Among the success stories, tumbles
For Gnage, “being prepared” made her career journey as a woman and a person of color easier, as did “enjoying every position” and feeling comfortable moving from institution to institution for a plum opportunity to advance. While she says that such movements for career aren’t for every woman, “planning and preparation” for that next job is essential.
A handful of women were ready and reached a place where none had gone before in higher education. About 15 years ago, it was easy for women to turn to the Ivies if they wanted to see what it looked like when the barriers that existed between women and presidential appointments at these elite institutions crumbled. Many declared that “we’ve arrived,” the fight is over for women’s parity in higher education, recalls Judith S. White, president and executive director of Higher Education Resource Services (HERS), a 40-year-old education nonprofit for women. In 2012, three in the cohort of Ivy League presidents — Shirley M. Tilghman, of Princeton University, Ruth J. Simmons of Brown University and Susan Hockfield of the Massachusetts Institute of Technology — became the first women to hold the posts, but have now stepped down.

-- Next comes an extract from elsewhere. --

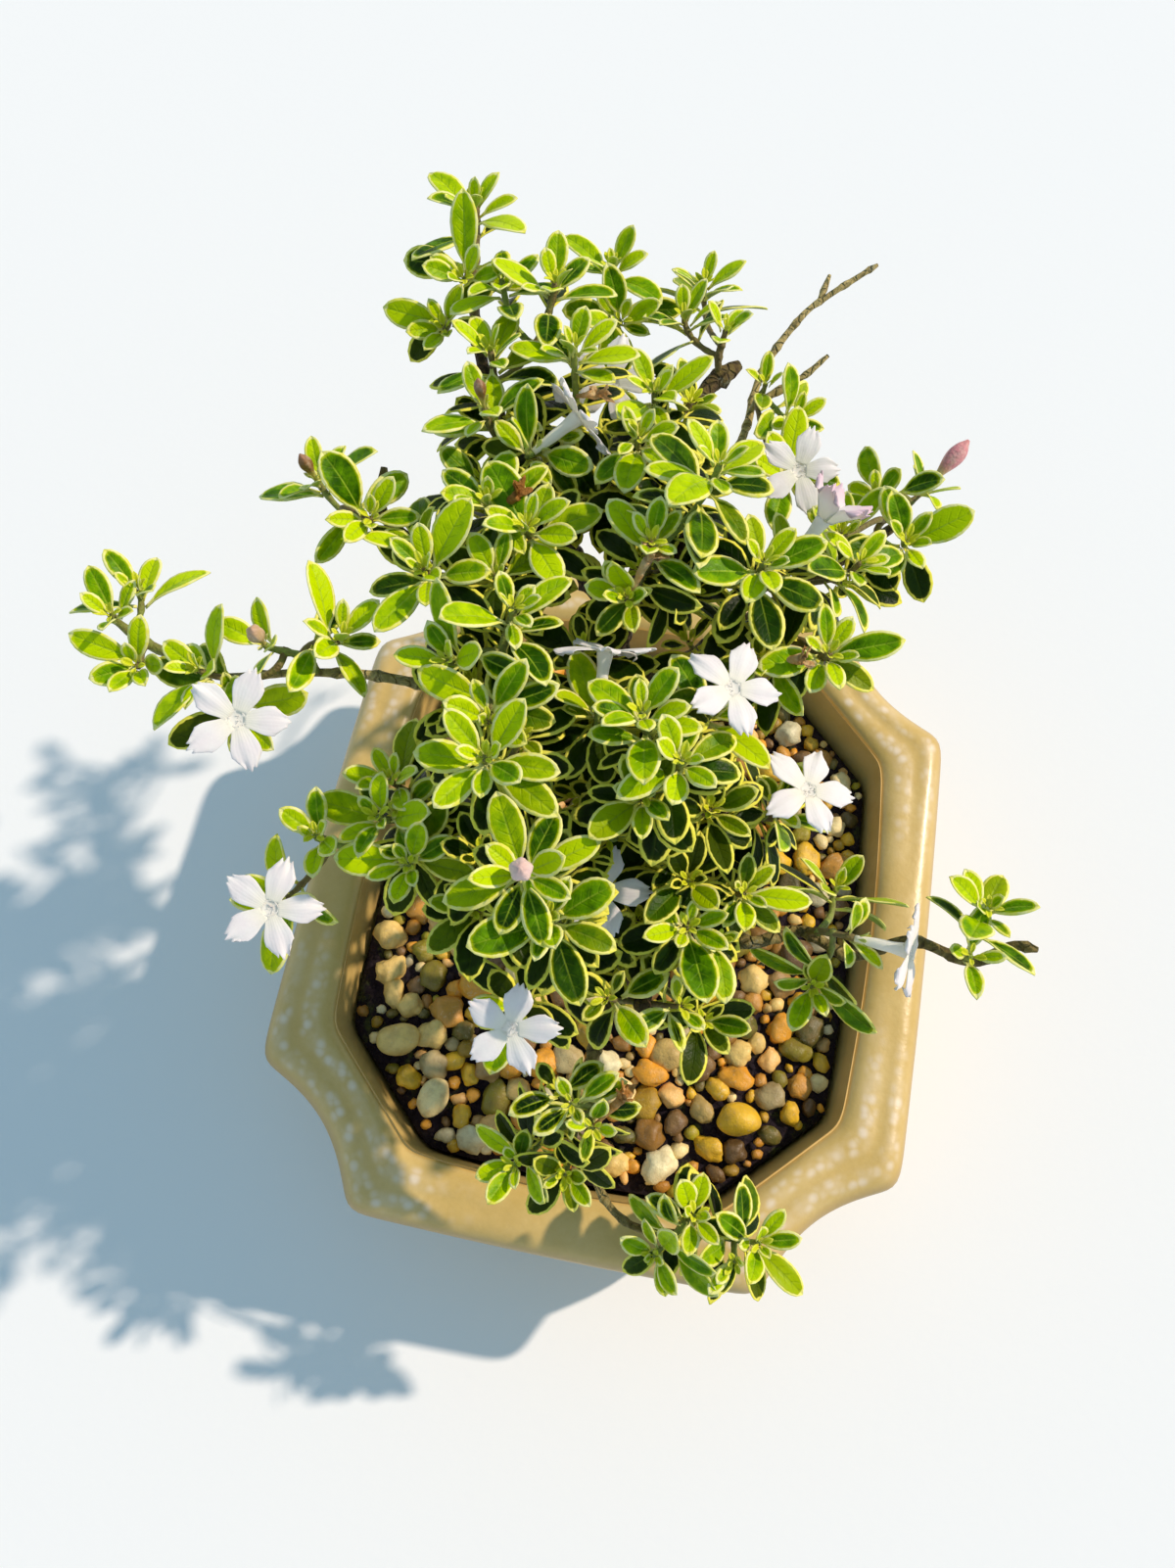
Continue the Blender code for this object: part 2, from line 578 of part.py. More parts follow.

Today, aspiring women leaders in higher education, many connected to national networking and professional development organizations designed for them, can scroll through the pages of their membership newsletters to catch glimpses of alumni who are “making it” at two- and four-year institutions. In most cases, they are the “firsts.” A beaming Dr. Mildred Garcia is one of the faces of color these communities of women advocates recently celebrated. In June 2012, Garcia, a first-generation college student, was inaugurated president of California State University, Fullerton. More than two dozen of her family members were in the audience. This was her third time as a university president.
That’s why many in the academy say that diversity, especially among new senior leaders and presidents, is where the next wave of change in the academy should be aimed. HERS and ACE are among those women’s programs that are pushing or gearing up. ACE, which has offered a variety of women’s programs and supports for more than four decades, is now reaching out to a new cohort of senior leaders of color who want to become presidents, says Kim Bobby, who directs the association’s Inclusive Excellence Group. The first group of Spectrum Executive Leadership Program, a leadership development program for senior-level administrators from underrepresented groups who are interested in seeking a presidency, will gather this month to begin planning their strategic career course with the help of current presidents of color as guides, says Bobby.
With many gains to their credit, these higher education organizations count getting women leaders to the top among them. But they know that the needle marking their progression is only inching along. Many agree that it needs to move forward quickly and with more women of color. It is likely that many current presidents — mostly White older men — will retire over the next decade, creating more opportunities to diversify the presidency, the ACE report found. The task leaders are faced with is building “a critical mass of women” primed to assume top posts left vacant.